Святость и святые в русской духовной культуре. Том 1. - [10]
Но при предположении об авторстве Константина Философа в отношении «Прогласа», как известно, возникает вопрос о том, каким образом объясняются в «Прогласе» четвероевангельские и библейские цитаты, которых автор не мог найти в переведенном к тому времени «Недельном Евангелии». Разумеется, наши знания о полном составе переводов ко времени создания «Прогласа» очень скудны и недостаточно детализированы (поэтому, например, трудно поручиться за то, что весь црьковъныи чинъ не мог иметь в своем составе тех или иных конкретных цитат из Ветхого Завета или отдельных Евангелий, которые наличествуют в «Прогласе» и едва ли могли быть в «Недельном Евангелии»), Вопрос о цитатах или свободном (но близком к тексту, тем не менее) изложении ново- и ветхозаветных текстов в неевангельских и небиблейских сочинениях (случай «Прогласа») хотя и был поднят более 60 лет тому назад [18], до сих пор принадлежит к числу недостаточно разработанных, и поэтому (если настаивать на том, что автор «Прогласа» Константин Философ) приходится допустить, что Константину Философу принадлежат и те ново- и особенно ветхозаветные вкрапления, (точные цитаты и разные виды парафраз) в «Прогласе», которые ко времени его создания еще не получили своей переводной старославянской формы. В этом случае значение «Прогласа» многократно увеличивается: он совмещает в себе не только авторский текст оригинального характера, но и ряд «проб» в переводе евангельских и библейских отрывков, сделанных впервые, так сказать, ad hoc. Анализ этих «предпереводов» (по меньшей мере часть их предшествует во времени переводам, ставшим каноническими и дошедшим до нашего времени) должен стать одной из настоятельных задач палеословенистики, но в этой работе акцент на другом, а именно на том, какую смысловую и композиционную роль играли эти цитаты и парафразы в структуре текста «Прогласа» как законченного и самодовлеющего целого, обладающего, несомненно, и эстетической функцией. При иной формулировке можно сказать, что в центре внимания здесь, помимо концептуальной структуры, находятся принципы и способы художественной композиции текста, характерные для первого старославянского переводчика и оригинального поэта» [19] Константина Философа.

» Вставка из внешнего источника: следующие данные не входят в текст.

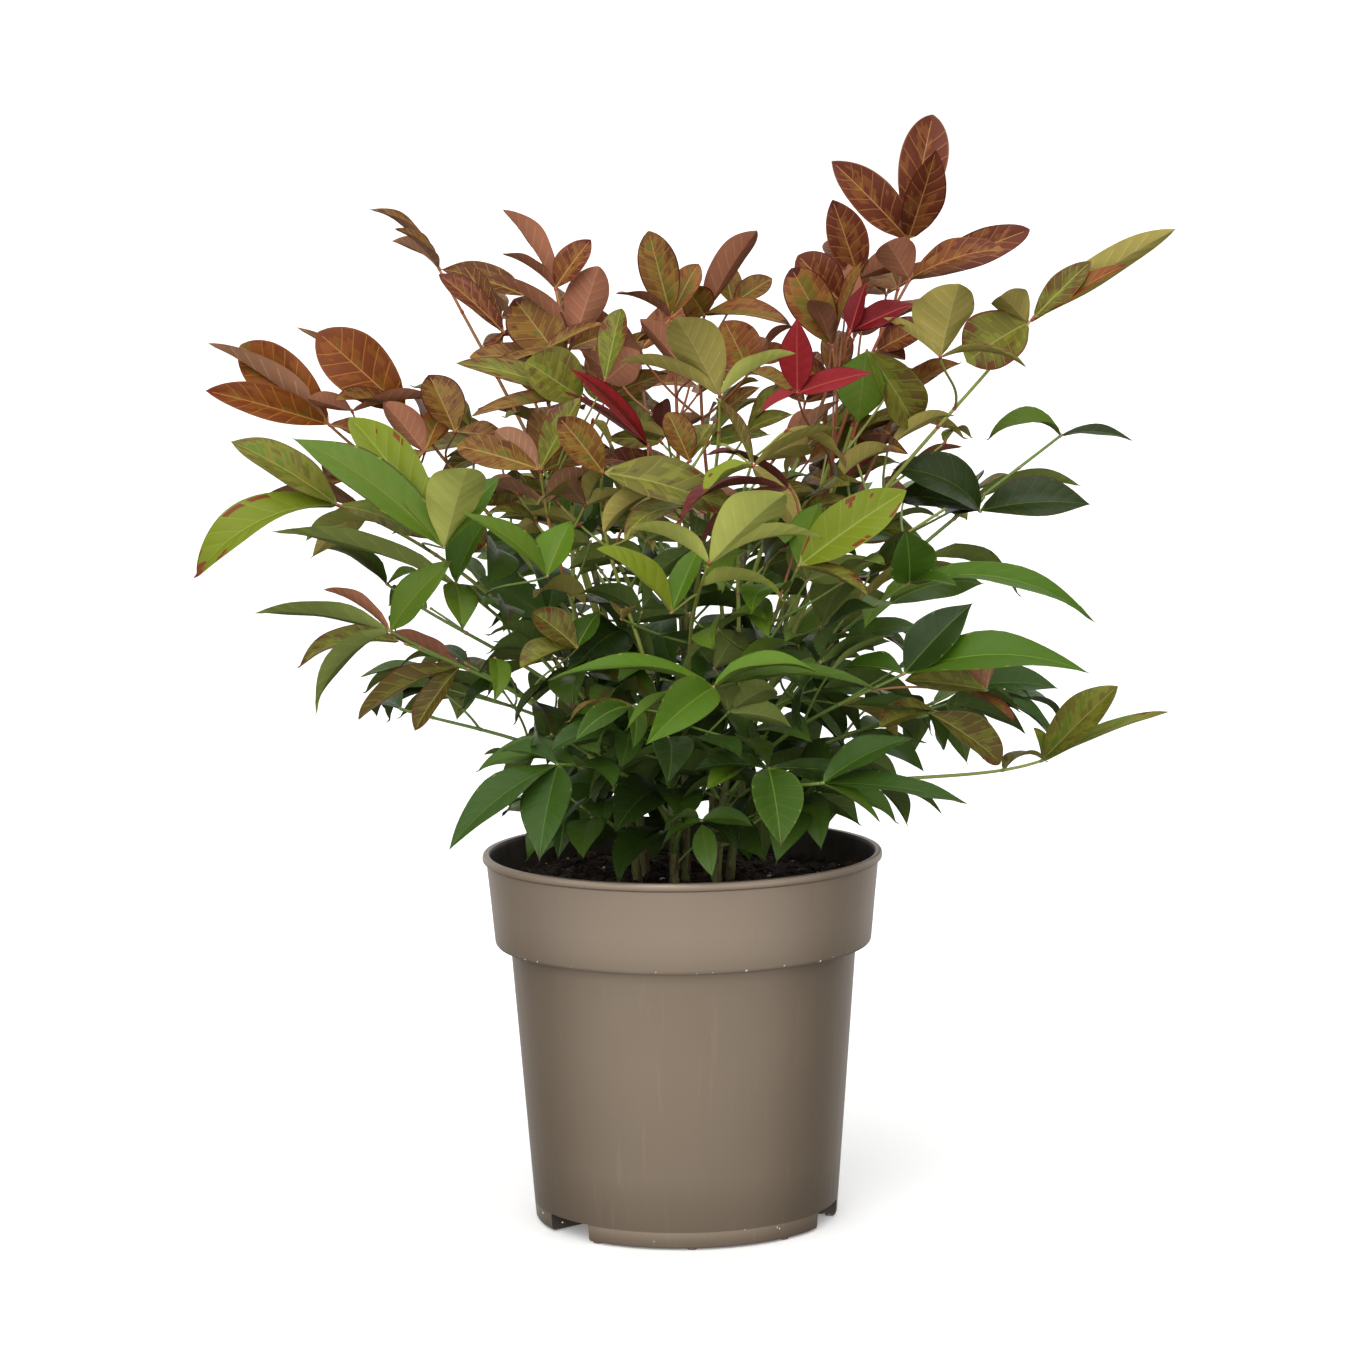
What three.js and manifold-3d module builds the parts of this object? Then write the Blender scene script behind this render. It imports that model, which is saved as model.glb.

Что «Проглас» заслуживает особого внимания не только как текст, в котором предпринимается попытка кратко сформулировать некоторые наиболее важные и глубокие идеи, предуготовляющие к восприятию евангельского текста (эти идеи для новообращенных славян должны были стать путеводительными), и объяснить задачи, стоявшие перед «работниками одиннадцатого часа», и их назначение в новом строе христианской жизни, но и как один из самых ранних памятников славянской книжной поэзии, не вызывает сомнения. Среди старославянских стихотворных текстов он является наиболее значительным по объему, если иметь в виду оригинальные тексты (иное дело — Киевские листки, представляющие собой перевод миссала). Каковы бы ни были источники отдельных частей «Прогласа», как целое он является оригинальным памятником старославянской поэзии не только по языку, но и по композиции. В этом смысле «Проглас» менее зависит от греческих образцов, чем Другие стихотворные тексты Константина и, в частности, чем его энкомий Григорию, предполагающий явную ориентацию на структуру семистиший Григория Назианзина [20]. С этой точки зрения «Проглас» — самый характерный и наиболее представительный памятник старославянской поэзии, тот «Slavic response to Byzantine poetry», о котором писал Р. О. Якобсон, имея в виду «творческую автономию и суверенное полноправие славянских провинций византийского искусства, изобразительного и словесного» (Якобсон 1963:166). И еще одно основание для обращения к «Прогласу» состоит в том, что структура этого текста как поэтического произведения, строго говоря, пока не была предметом сколько–нибудь подробного анализа, хотя в разной связи те или иные ее элементы описывались и изучались (ср. прежде всего Георгиев 1938; 1956; Jakobson 1954 [1963]; 1985). Так что и в этом отношении больше повезло «Похвале Григорию Богослову» (ср.: Trubetzkoy 1934:52–54; Якобсон 1957 и особенно 1970; 1985:207–239, 279–280 и др.). По необходимости и в этой работе придется ограничиться рассмотрением лишь некоторых аспектов структуры текста «Прогласа», но при этом наиболее существенных.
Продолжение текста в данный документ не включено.